Ruska 19 successfully tested the readiness of the Finnish Air Force
The combat phase of the Ruska 19 air operations exercise ended on 8 October. The challenging exercise was an effective test of the readiness and capabilities of the Finnish Air Force.
In total, the main live air exercise of the Finnish Air Force involved approximately 60 aircraft and 4,500 airmen. Most of the 2,000 reservists who took part in the exercise returned to their homes on 9 October, and the demobilization phase of the exercise ended on 10 October. During Ruska 19, air operations were executed on a nationwide scale.
Ruska 19 was led by Colonel Juha-Pekka Keränen. Col Keränen, how would you describe the combat phase of Ruska 19 from the exercise director’s point of view?
‒ Ruska 19 was a very successful exercise, which measured the readiness and all the capabilities of the Finnish Air Force. We flew safely more than 900 flight hours with the entire air fleet. In addition, Ruska 19 further deepened our close cooperation with the Swedish Air Force.
‒ We were able to seamlessly integrate the capabilities and C4ISR systems of the F/A-18 Hornet and JAS 39 Gripen C/D multi-role fighters, Hawk jet trainers, a Swedish Argus AEW&C aircraft, the Finnish transport and liaison aircraft fleet as well as the Finnish Army’s ITO12 NASAMS II FIN and ITO90M Crotale air defence assets.
More than 2,000 reservists took part in the exercise. How well did the refresher training succeed?
‒ The refresher training was effective. I am extremely proud of our reservists’ attitude, willingness to learn, and ability to complete their tasks in a challenging environment. During the combat phase, the troops were trained to perform the same duties they would carry out in emergency conditions. This directly enhances our national defence capability, because we need a sufficient number of skilled personnel during emergency conditions.
The focus of Ruska 19 was to train the national defence of Finland in accordance with the Finnish Air Force doctrine, which emphasizes mobility. How was this evident during the combat phase?
‒ We kept our aircraft continuously on the move both within the main operating bases and by utilizing dispersed basing. The troops had to adapt to challenging situations, as the bases were targeted with simulated attacks on the ground, in the air and in cyberspace.
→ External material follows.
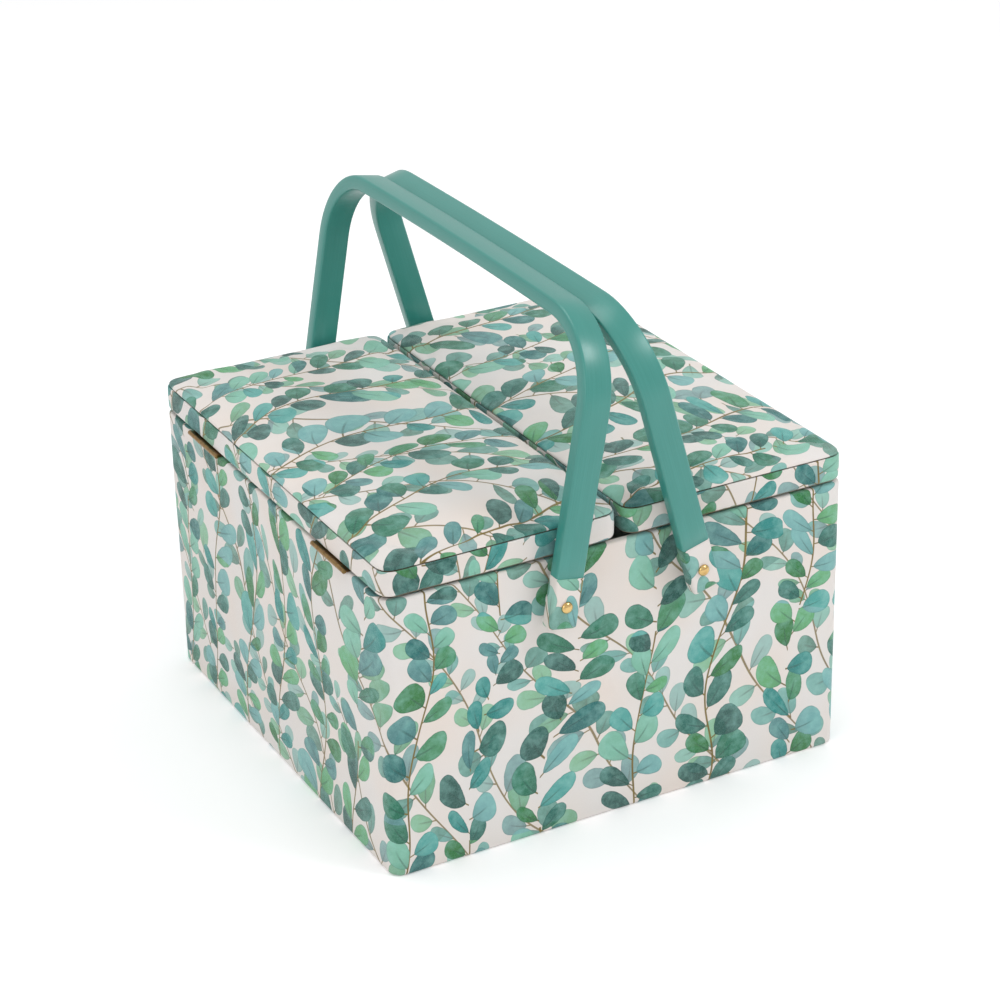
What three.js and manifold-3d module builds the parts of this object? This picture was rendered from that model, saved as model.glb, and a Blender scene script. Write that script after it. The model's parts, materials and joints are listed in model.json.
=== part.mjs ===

‒ As a part of the dispersed basing, the Karelia Air Command set up a dispersed operating base for F/A-18s at Joensuu airport in addition to its main operating base at Kuopio. Later during the combat phase, the ground crews and force protection airmen redeployed from Joensuu to Kajaani, and built the C4ISR systems necessary for carrying out base operations and servicing F/A-18s.
‒ Similarly, the Satakunta Air Command first set up a dispersed operating base for F/A-18s at Halli airport in Jämsä and later in Vaasa. Moreover, transport and liaison aircraft executed supporting air operations from dispersed operating bases established at Pori and Ylivieska airfields.
The Air Force multi-role fighters and the Army, Navy and Air Force air defence units complement each other, and their cooperation is based on a joint recognized air picture. The Air Force C4ISR systems have been evaluated during Ruska 19. How have the C4ISR systems worked?
‒ During Ruska 19, we conducted the final assessment of the new Air Force integrated C4ISR system (IITVJ). Based on our analysis, IITVJ will reach full operational capability in January 2020. The evaluation measured the skills of our airmen as well as the documentation and functionalities of the new C4ISR system.
‒ Furthermore, we executed major redeployments of our mobile air surveillance radars. We also successfully plugged Army C4ISR systems into IITVJ as added functionalities. This enabled us to achieve enhanced joint situational awareness on all levels. During Ruska 19, we verified that the Army’s ITO12 NASAMS II FIN air defence assets are fully interoperable with both Finnish and Swedish aircraft via the Link 16 data link.
Ruska 19 could be seen and heard in several cities and towns across Finland. Why did the Air Force take into use temporary training areas in the vicinity of the main operating bases?
‒ During Ruska 19, we enhanced the resilience of our main operating bases by setting up multilayered security perimeters and taking into use additional runways for take-offs. Thus, our force protection units operated also on civilian properties outside the gates and fences of our bases. For instance, at Pirkkala Air Base both the taxiway on the civilian side of the airport and the nearby road no. 3003 were used as runways.
‒ The fact that Ruska 19 was seen and heard across Finland demonstrates that we are committed to defend all parts of the country, and that we are an integral part of the surrounding society. It would not have been possible to conduct the exercise in this extent without the seamless cooperation and support of other governmental and municipal authorities. I would also like to thank all civilian residents for their patience with the inconveniences caused by the temporary training areas and road closures.